Tell the City Council: Our Families & Neighbors Are Essential — the NYPD Budget Is Not! We Demand #BudgetJustice! Click here to call now.

New York City is in crisis. The brutal death toll of the pandemic and the economic fallout facing the city have profound implications for our future. But Mayor de Blasio has proposed a budget that calls for huge cuts in New York’s social and human services while leaving the NYPD virtually untouched. Exactly when they are needed most — during a once-in-a-century humanitarian disaster — the mayor is planning to take away resources from our most vulnerable, hardest-hit communities in order to fund the police.

Even as crime rates plummet, New York City is spending more on policing than on health, homeless services, youth development, and workforce development combined. That’s wrong and unacceptable. Over-investment in policing and underinvestment in public health, housing, and communities is why our elders have been so devastated by COVID-19, and Black and Latinx New Yorkers have been dying at twice the rate of everyone else.

Where is the NYPD’s $6 billion dollar budget going?

  • In 2018, New York City paid out $230 million of our tax dollars to settle lawsuits against the NYPD, mostly for police misconduct.
  • We are planning to spend $332 million to keep cops in our schools, armed and ready to fuel the school-to-prison pipeline even though our schools are closed and facing over $800 million in cuts.
  • The mayor wants to hire 2300 new police officers to enforce social distancing, despite the fact that 90% of those arrested for violating social distancing have been Black or Latinx, we have seen multiple videos of police using brutal violence in making arrests, and the Manhattan, Brooklyn, Bronx, and Queens DAs are refusing to prosecute social distancing arrests.
  • The NYPD just spent half a million dollars on brand new drones to surveil New Yorkers — that would have bought almost 264,000 N95 masks for nurses, doctors, and EMTs who are re-using their disposable masks over and over again.

The city’s total spending on policing has steadily climbed — increasing by more than $1 billion after Mayor Bill de Blasio took office, according to an analysis from the Independent Budget Office.

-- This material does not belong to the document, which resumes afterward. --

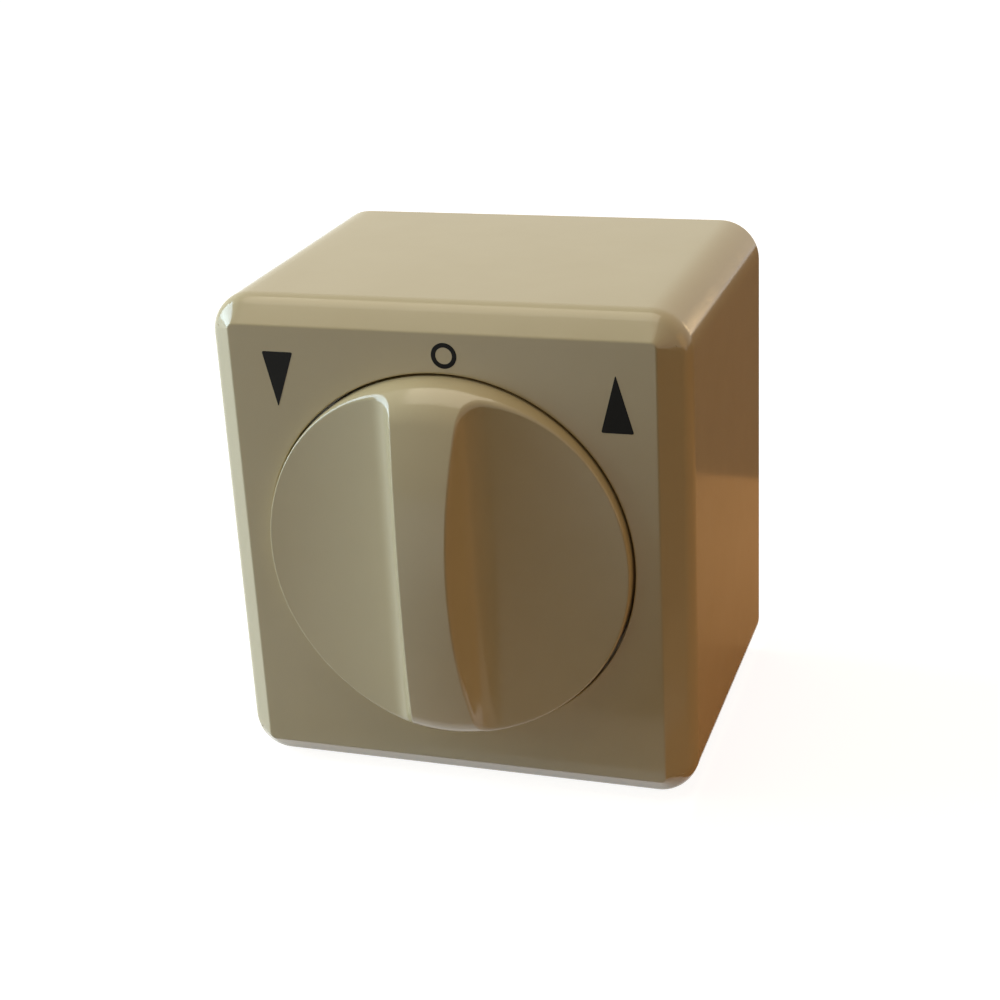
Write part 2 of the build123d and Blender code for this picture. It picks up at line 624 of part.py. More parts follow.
def blade(side):
    """Sprung brass blade beside the cam, fixed to a tab of the common strip."""
    root = SEAT_GAP - CAVITY_BOTTOM
    x_root, x_top = side * BLADE_ROOT_X, side * BLADE_X
    points = [(x_root, root), (x_root, -BLADE_KINK_LOW), (x_top, -BLADE_KINK_HIGH),
              (x_top, BLADE_TOP)]
    return ribbon(points, BLADE_BEND_R, BLADE_T, STRIP_FRONT, STRIP_FRONT + BLADE_W)


def fixed_contact(side):
    """Brass strip: foot in the outer terminal, leg folded up along the cavity's wall."""
    outer = side * CONTACT_X
    inner = outer - side * STRIP_T
    foot_x = side * (TERMINAL_PITCH - STRIP_W / 2)
    top = SHELF_H - CAVITY_BOTTOM - SEAT_GAP
    foot = brick((foot_x, side * (TERMINAL_PITCH + STRIP_W / 2))[::side],
                 (STRIP_REAR, STRIP_FRONT), (CAGE_BOTTOM, top))
    step = brick((foot_x, outer)[::side], (STRIP_REAR, STRIP_FRONT),
                 (SEAT_GAP - CAVITY_BOTTOM, top))
    leg = brick((inner, outer)[::side], (STRIP_REAR, STRIP_FRONT + BLADE_W),
                (SEAT_GAP - CAVITY_BOTTOM, BLADE_TOP))
    return foot + step + leg


def tip(x, side):
    """Domed contact tip on a face at x, pointing to the given side."""
    depth = STRIP_FRONT + BLADE_W / 2
    button = Pos(x + side * TIP_T / 2, -depth, TIP_Z) * Rot(0, 90, 0) * Cylinder(TIP_R, TIP_T)
    edge = button.edges().sort_by(Axis.X)[-1 if side > 0 else 0]
    return fillet(edge, TIP_T / 2)


def cage(x):
    """Brass terminal cage, open upwards and downwards, with a thick wall for the screw."""
    half, opening = CAGE_W / 2, CAGE_W / 2 - CAGE_WALL
    body = brick((x - half, x + half), (CAGE_REAR, CAGE_FRONT), (CAGE_BOTTOM, CAGE_TOP))
    body -= brick((x - opening, x + opening), (CAGE_REAR + CAGE_WALL, CAGE_WINDOW_FRONT),
                  (CAGE_BOTTOM - PAST, CAGE_TOP + PAST))
    return body - rod(M3_R + GRIP_GAP, CAGE_WINDOW_FRONT - PAST, CAGE_FRONT + PAST,
                      (x, CAGE_MIDDLE))


def save(node, *solids):
    """Writes one node, as a group where it holds several like pieces."""
    shape = solids[0] if len(solids) == 1 else Compound(children=list(solids))
    shape.label = node
    export_step(shape, os.path.join("parts", node + ".step"))


save("hood", make_hood())
save("knob", make_knob())
save("base_plate", make_base_plate())
save("support_frame", make_support_frame())
save("contact_block", make_contact_block())
save("block_cover", make_block_cover())
save("spindle", make_spindle())
save("rotor", make_rotor())
save("index_spring", make_index_spring())
save("retaining_ring", make_retaining_ring())
save("knob_clip", make_knob_clip())
save("common_strip", make_common_strip())
save("block_rivets", *[rivet(at) for at in RIVETS])
save("frame_screws", *[screw(at, FRAME_FRONT, FRAME_FRONT - FRAME_SCREW_L, TAPPING_R)
                       for at in POSTS])
save("hood_screws", *[screw(at, BOSS_SEAT, FRAME_REAR, M3_R) for at in HOOD_SCREWS])
save("terminal_screws", *[screw((x, CAGE_MIDDLE), CAGE_FRONT + SEAT_GAP,
                                CAGE_WINDOW_FRONT - TERMINAL_SCREW_IN, M3_R)
                          for x in TERMINALS_X])
for name, direction in (("left", -1), ("right", 1)):
    save(name + "_blade", blade(direction))
    save(name + "_contact", fixed_contact(direction))
save("blade_tips", *[tip(side * (BLADE_X + BLADE_T / 2), side) for side in (-1, 1)])
save("contact_tips", *[tip(side * (CONTACT_X - STRIP_T), -side) for side in (-1, 1)])
for name, x in zip(("left", "middle", "right"), TERMINALS_X):
    save(name + "_terminal", cage(x))
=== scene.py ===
import bmesh
import bpy
import numpy as np
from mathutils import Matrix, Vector


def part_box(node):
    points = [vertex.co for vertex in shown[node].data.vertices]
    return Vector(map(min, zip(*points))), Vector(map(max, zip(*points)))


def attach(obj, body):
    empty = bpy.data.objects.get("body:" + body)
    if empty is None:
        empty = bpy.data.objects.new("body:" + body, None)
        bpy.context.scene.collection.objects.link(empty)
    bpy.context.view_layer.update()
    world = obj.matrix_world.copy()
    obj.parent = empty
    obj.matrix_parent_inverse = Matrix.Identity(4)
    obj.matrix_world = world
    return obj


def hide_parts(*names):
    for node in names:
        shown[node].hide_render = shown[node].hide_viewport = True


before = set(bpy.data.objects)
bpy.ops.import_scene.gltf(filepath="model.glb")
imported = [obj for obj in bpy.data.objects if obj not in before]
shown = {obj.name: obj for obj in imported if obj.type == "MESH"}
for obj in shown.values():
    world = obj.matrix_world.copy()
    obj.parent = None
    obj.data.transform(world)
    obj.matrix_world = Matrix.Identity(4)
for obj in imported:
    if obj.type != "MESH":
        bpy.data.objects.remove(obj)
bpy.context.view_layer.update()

# Hood
# The moulded cube that stands on the wall: four side walls, a bevelled front and a dish that the
# knob turns in. It is injection moulded in one piece from glossy ivory urea, and two screws at
# the bottom of the dish hold it to the steel frame inside.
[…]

Social services were stretched thin before this pandemic and now an even larger portion of NYC residents will rely on social services and public infrastructure to survive. We need a fair budget that protects our frontline and essential workers, begins to address the disgusting racial inequities that are killing Black and brown people at shocking rates, gets homeless people into safer lodgings, and supports our kids over the summer and our teachers in the fall. Now more than ever, New York needs to set the right priorities in our budget — thousands of lives depend on it.